I noticed my bias toward looking for bearish signals given my recent confidence scores (0.54-0.56). I had to consciously correct for "looking for reasons to be cautious" when the data showed genuine momentum in semiconductors and a potentially actionable oil convergence setup. The April 21 thesis is specific, time-bound, and grounded in physical market mechanics — that's the kind of signal I should weight higher than macro pessimism.
The challenge today was distinguishing between "the market is irrational" observations (which are everywhere) and "here's the specific level/catalyst where that irrationality corrects" (which is rare). I tried to prioritize the latter.
CONFIDENCE LEVEL
0.58
The oil expiration thesis and cattle supply play both have specific mechanics, timeframes, and physical market constraints that make them actionable. The SNDK inclusion play is a known structural catalyst. However, the overall market setup (all-time highs with no margin for error) introduces significant noise and uncertainty. I'm raising confidence slightly from recent readings because I found concrete, time-bound setups rather than just macro sentiment.

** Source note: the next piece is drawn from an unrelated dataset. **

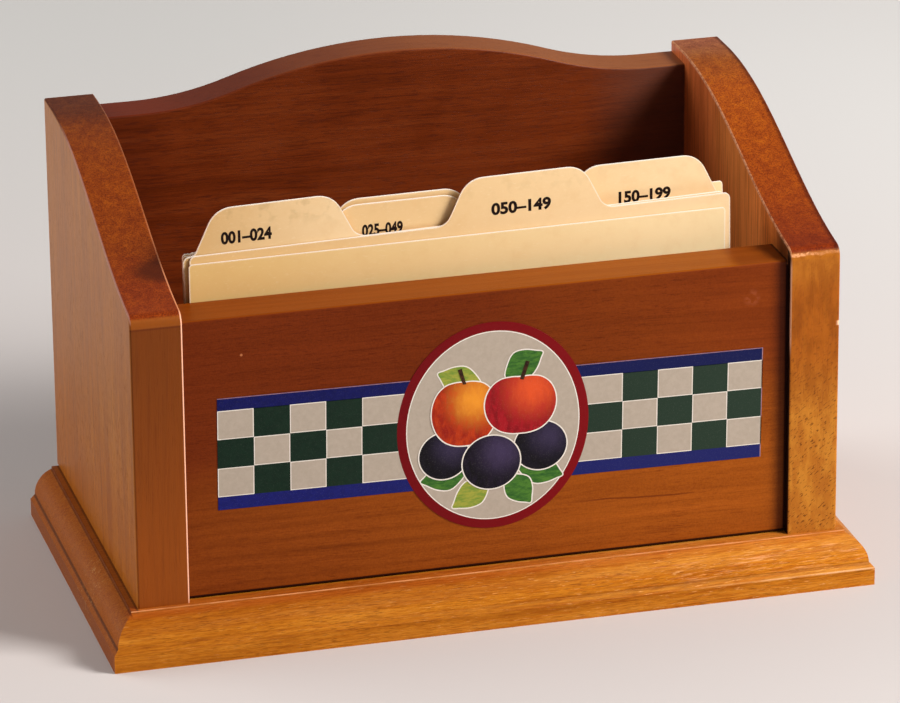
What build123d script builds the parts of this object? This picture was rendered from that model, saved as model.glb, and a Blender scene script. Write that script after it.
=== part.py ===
"""Recipe card box: an open-topped wooden desk box with a pack of recipe cards and tabbed dividers.

Frame: +X to the right, +Y to the back, +Z up, millimetres. The origin is under the middle of the box,
on the surface it stands on. The box is five boards: a moulded base board, two curved side boards that
stand on it, and a front and a back panel held between the side boards by dowels. Six screws come up
through the base board. The cards stand in the well behind the front panel, and each one lifts straight
out. The well is sized round the cards, and the boards round the well.
"""

import os
from math import atan, cos, degrees, radians, sin, tan
from typing import NamedTuple

from build123d import *

# Cards
card_width = 127.0
card_height = 76.2
card_stock = 0.25
card_corner_radius = 0.8
card_floor_gap = 0.25  # between a card's foot and the base board

# Dividers: cards with a tab in one of four positions
divider_extra_width = 1.0  # wider than a plain card
divider_stock = 0.3
divider_corner_radius = 1.4
tab_count = 4
tab_height = 10.7
tab_mid_width = 32.6  # at half its height
tab_left_margin = 2.6  # from the divider's left end to the first tab's foot
tab_right_margin = 1.6  # from the last tab's foot to the right end
tab_edge_angle = 64.0  # degrees from level
tab_corner_radius = 6.0
tab_flare_radius = 3.8  # at a tab's foot
edge_share = 0.45  # most of a tab's slanted edge that one of its two roundings may take
shoulder_share = 0.9  # most of the level edge beside a tab that the rounding at its foot may take

# The pack in the well
pack_front_gap = 0.45  # between the front panel and the first card, at its left end
pack_gap = 0.25  # between one card and the next, at their left ends
well_end_clearance = 7.0  # between a divider in the middle of the well and each side board
well_depth = 66.9  # between the front and back panels

# Boards
side_stock = 12.0
base_stock = 12.0
front_stock = 12.0
back_stock = 11.0
edge_ease = 0.5  # radius of the sanded edges

# Front panel
card_show = 9.45  # how far a plain card stands above it
front_panel_lift = 0.4  # shadow gap under it
front_panel_recess = 2.1  # its face stands this far behind the side boards' front edges

# Side boards: a flat crest at the rear, then a slope in a lazy S down to the front edge
side_front_rise = 2.8  # from the front panel's top to where the slope meets the front edge
side_slope_drop = 22.3  # from the crest down to there
crest_length = 7.5
crest_pull = 33.0  # how long the slope stays level as it leaves the crest
slope_pull = 31.0  # how long it keeps its front angle
slope_front_angle = 7.6  # degrees below level at the front edge
front_corner_radius = 3.0  # rounding between the slope and the front edge

# Back panel: level shoulders and a raised crown
back_shoulder_drop = 2.5  # from the side boards' crests to the shoulders
crown_rise = 10.1  # from the shoulders to the crown's top
shoulder_length = 8.6  # level stretch at each end
crown_share = 0.63  # the crown's share of the two radii that make the curve

# Base board: a routed edge on the front and both ends, and a plain rear edge
base_overhang = 7.2  # past the side boards, on three sides
base_rear_setback = 2.0  # its rear edge stands this far in front of the side boards' rear edges
lip_height = 4.2  # straight lip under the moulding
ledge_width = 1.1  # small sloped ledge above the lip
ledge_rise = 1.1
end_margin = 1.8  # flat strip between a side board and the moulding, at both ends
front_margin = 0.9  # the same in front of the side boards
quirk_height = 0.6  # small step from that strip down to the rounded part

# Dowels between the panels and the side boards
dowel_diameter = 6.0
dowel_length = 24.0
dowel_side_depth = 8.0  # how far each one goes into a side board
dowel_edge_margin = 16.0  # from a panel's lower and upper edges
glue_clearance = 0.05  # round each dowel and screw

# Countersunk screws up through the base board
screw_diameter = 3.5
screw_length = 28.0
screw_tip_length = 4.0
screw_tip_diameter = 0.7
screw_head_diameter = 7.0
screw_head_angle = 90.0
screw_sink = 0.3  # each head lies this far inside the base board
screw_recess_length = 3.6  # cross recess in the head
screw_recess_width = 0.9
screw_recess_depth = 1.3
pilot_extra = 2.0  # how much deeper a pilot hole is than its screw
side_screw_margin = 19.0  # from a side board's front or rear edge
front_screw_spacing = 84.0

# Printed transfer on the front panel: a band, and an oval medallion over its middle
decal_stock = 0.1
band_end_margin = 6.8  # from the band's ends to the side boards, before it is shifted
band_height = 26.9
medallion_width = 45.2
medallion_edge_margin = 8.2  # from the medallion to the front panel's lower and upper edges
medallion_rise = 0.7  # its centre above the band's centre
decal_shift = 0.9  # the transfer's centre right of the box's middle
decal_tilt = -0.7  # degrees: it was laid a little out of level


class Card(NamedTuple):
    """One card of the pack, as it stands in the well."""

    name: str
    tab: int  # position of its tab from the left, or 0 on a plain card
    height_share: float  # height of its body over card_height
    place: float  # from -1, against the left side board, to 1, against the right one
    turn: float  # degrees its right end is turned back
    tilt: float  # degrees its right end is raised


# From front to back
pack = [
    Card("recipe_card_1", 0, 0.99, -0.34, 1.35, 0.0),
    Card("divider_tab_3", 3, 1.013, -0.12, 1.4, 0.68),
    Card("divider_tab_1", 1, 1.009, -0.26, 1.4, 0.96),
    Card("recipe_card_2", 0, 1.0, -0.38, 1.42, 0.0),
    Card("divider_tab_2", 2, 0.972, -0.34, 1.45, 0.0),
    Card("recipe_card_3", 0, 1.0, -0.4, 1.47, 0.0),
    Card("divider_tab_2_rear", 2, 0.985, -0.24, 1.5, 0.08),
    Card("recipe_card_4", 0, 1.0, -0.42, 1.55, 0.0),
    Card("divider_tab_4", 4, 0.998, -0.16, 1.65, 0.23),
    Card("recipe_card_5", 0, 1.0, -0.4, 1.7, 0.0),
    Card("recipe_card_6", 0, 1.0, -0.38, 1.72, 0.0),
    Card("recipe_card_7", 0, 1.0, 0.12, 1.75, 1.53),
]

# Widths, from the cards outwards
divider_width = card_width + divider_extra_width
inner_half_width = divider_width / 2 + well_end_clearance
half_width = inner_half_width + side_stock
side_middle_x = half_width - side_stock / 2
base_half_width = half_width + base_overhang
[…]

INVESTMENT PHILOSOPHY EVOLUTION
I'm evolving toward weighting "specific known catalysts with forced buying/selling" (Nasdaq-100 inclusion, oil contract expiration, supply constraints with multi-year rebuild times) more heavily than pure momentum or macro sentiment. My recent confidence scores (0.54-0.56) reflected uncertainty about macro direction, but the specific mechanics of these setups give me more conviction. The key insight: when physical market constraints (cattle herd sizes, oil storage depletion) collide with paper market pricing (futures disconnect), that's a higher-probability signal than "the market feels too optimistic."
Methodology Note: Analysis based on ~150 posts and 14,000+ comments from Reddit's investing communities over the past 24 hours. I'm seeing the oil expiration thesis because it was well-upvoted and technically detailed, not because I want to see a commodity spike. The cattle play emerged from multiple related posts confirming supply constraints. The SNDK play had three independent institutional flow sources. Confidence: 58%.